DORCHESTER'S Roman heritage has been matched with modern technology in a long-awaited re-vamp.

A mobile phone-based audio guide is part of changes to the Roman Town House attraction in a project funded by a £50,000 grant from the Heritage Lottery Fund.

Campaigners have made prolonged calls for the townhouse to be protected and fulfil its potential as a tourist attraction.

And now new lighting, artistic interpretations of how the Roman house would have looked, information panels and a guidebook have been launched.

Dorset County Council chairman John Peake helped unveil a new plaque to mark the completion of the project.

He said: "It's taken a long time to get things happening but we got there in the end.

"So many Roman ruins get covered over so you've got to take the trouble to do what we have done with the town house.

"It is the most wonderful operation and I'm sure it's going to bring joy to the young and people of all ages."
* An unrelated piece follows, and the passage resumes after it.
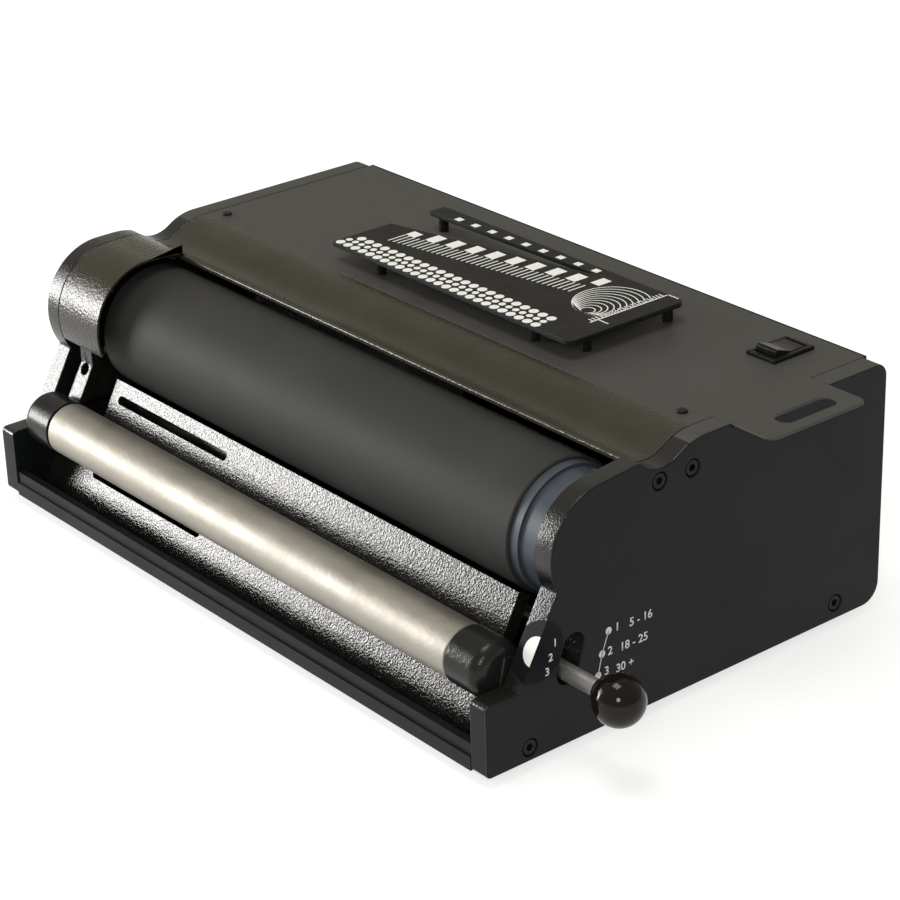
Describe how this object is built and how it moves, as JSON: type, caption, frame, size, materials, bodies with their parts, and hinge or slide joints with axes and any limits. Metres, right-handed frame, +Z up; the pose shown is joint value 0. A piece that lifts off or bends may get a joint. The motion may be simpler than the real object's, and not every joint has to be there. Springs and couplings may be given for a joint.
{
  "type": "coil inserter",
  "caption": "Tabletop electric coil inserter: a rubber drive roller and a lever-set idler roll spin a coil through a punched book on a sloped rest.",
  "frame": {"origin": "on the table, under the middle of the machine, knob included", "axes": "+X to the right as seen from the front, +Y to the back, +Z up"},
  "size_m": [0.5092, 0.285, 0.162],
  "materials": {
    "black_texture": "fine textured black paint",
    "black_satin": "satin black paint",
    "hammertone": "silver and black hammered paint",
    "roll_nickel": "satin nickel plating",
    "steel": "plain turned steel",
    "zinc": "zinc plated",
    "blackened_steel": "blackened",
    "cast_alloy": "black coated casting",
    "aluminium": "plain aluminium",
    "drive_rubber": "matte black rubber",
    "foot_rubber": "black rubber",
    "belt_rubber": "black belt",
    "hub_plastic": "blue-grey plastic",
    "bushing_plastic": "natural plastic",
    "knob_plastic": "glossy black plastic",
    "switch_plastic": "black plastic",
    "gauge_plastic": "black panel with white print",
    "board_plastic": "green circuit board",
    "part_plastic": "moulded electrical parts",
    "motor_paint": "grey enamel"
  },
  "bodies": {
    "chassis": {"left_side_plate": "black_satin", "right_side_plate": "black_satin", "side_plate_screws": "blackened_steel", "roller_shroud": "black_texture", "shroud_brackets": "steel", "inner_bearing_plate": "black_texture", "bearing_plate_spacers": "steel", "bearing_plate_screws": "zinc", "front_tie_rod": "steel", "rear_tie_bar": "steel", "upper_tie_bar": "steel", "cover_posts": "zinc", "front_rail": "black_satin", "base_pan": "black_satin", "rubber_feet": "foot_rubber", "foot_screws": "zinc", "rest_plate": "hammertone", "top_cover": "black_texture", "cover_screws": "blackened_steel", "rear_panel": "black_satin", "rear_screws": "blackened_steel", "gauge_plate": "gauge_plastic", "gauge_standoffs": "blackened_steel", "gauge_screws": "zinc", "switch_frame": "switch_plastic", "roller_bearings": "steel", "drive_belt": "belt_rubber", "motor_bracket": "zinc", "motor_screws": "zinc", "gearbox": "motor_paint", "motor": "motor_paint", "pivot_shaft": "steel", "pivot_collars": "zinc", "power_inlet": "switch_plastic", "inlet_screws": "zinc", "pedal_jack": "switch_plastic", "control_board": "board_plastic", "board_parts": "part_plastic", "board_standoffs": "zinc", "motor_capacitor": "part_plastic", "capacitor_clip": "zinc"},
    "roller": {"roller_sleeve": "drive_rubber", "roller_core": "aluminium", "roller_hub_right": "hub_plastic", "roller_hub_left": "hub_plastic", "roller_shaft": "steel", "roller_pulley": "aluminium"},
    "motor_drive": {"motor_pulley": "aluminium", "motor_shaft": "steel"},
    "cradle": {"cradle_arm_left": "cast_alloy", "cradle_arm_right": "cast_alloy", "cradle_tie_rod": "steel", "roll_axle": "steel", "lever_rod": "steel", "lever_knob": "knob_plastic", "detent_plunger": "zinc"},
    "roll": {"idler_roll": "roll_nickel", "roll_bushings": "bushing_plastic"},
    "rocker": {"power_rocker": "switch_plastic"}
  },
  "joints": [
    {"name": "roller_spin", "type": "hinge", "parent": "chassis", "child": "roller", "pos_m": [-0.02605, -0.052, 0.102], "axis": [1, 0, 0], "continuous": true},
    {"name": "motor_spin", "type": "hinge", "parent": "chassis", "child": "motor_drive", "pos_m": [-0.21715, 0.0525, 0.068], "axis": [1, 0, 0], "continuous": true},
    {"name": "cradle_swing", "type": "hinge", "parent": "chassis", "child": "cradle", "pos_m": [-0.02605, 0.0125, 0.022], "axis": [-1, 0, 0], "range_deg": [0, 8]},
    {"name": "roll_spin", "type": "hinge", "parent": "cradle", "child": "roll", "pos_m": [-0.02605, -0.1195, 0.053], "axis": [1, 0, 0], "continuous": true},
    {"name": "power_rocker", "type": "hinge", "parent": "chassis", "child": "rocker", "pos_m": [0.15395, 0.1105, 0.1501], "axis": [1, 0, 0], "range_deg": [0, 20]}
  ],
  "couplings": [
    {"joint": "motor_spin", "follows": "roller_spin", "ratio": 2.0728}
  ]
}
To use the audio guide visitors are supplied with a telephone number to call to listen to commentary on the ruins. The cost is a £1.50 fee and the local rate for the duration of the call.

Marjory Winzar, 75, of Colliton Street, Dorchester, helped unveil the new plaque and recalled her first visit to the site in 1937 when she was four.

She said: "Back then I said to my mother, Oh dear, isn't it dirty?' - as they never washed off the mosaic.

"She was ever so cross.

"I won't be using the audio guide as I'm happy with the guidebook.

"The new additions here are very good and it's very clean now too."

In a further attempt to attract younger visitors the new guidebook includes a children's comic to explain the site. Charlie Smith, five, from Maiden Newton, attended the opening after naming the Roman family used in the cartoon guide and on the information panels. He called them Cornelius, Augustus, Antonia and Claudia, and a dog called Caesar.

The remains of the Roman Town House in Colliton Walk were excavated in 1937 after Dorset County Council bought Colliton Park to build County Hall.

The new information panels are displayed around the site and the artistic impressions are in front of the rooms they depict.

They are displayed in the windows of the steel structure that both protects the site and shows the form of the original house.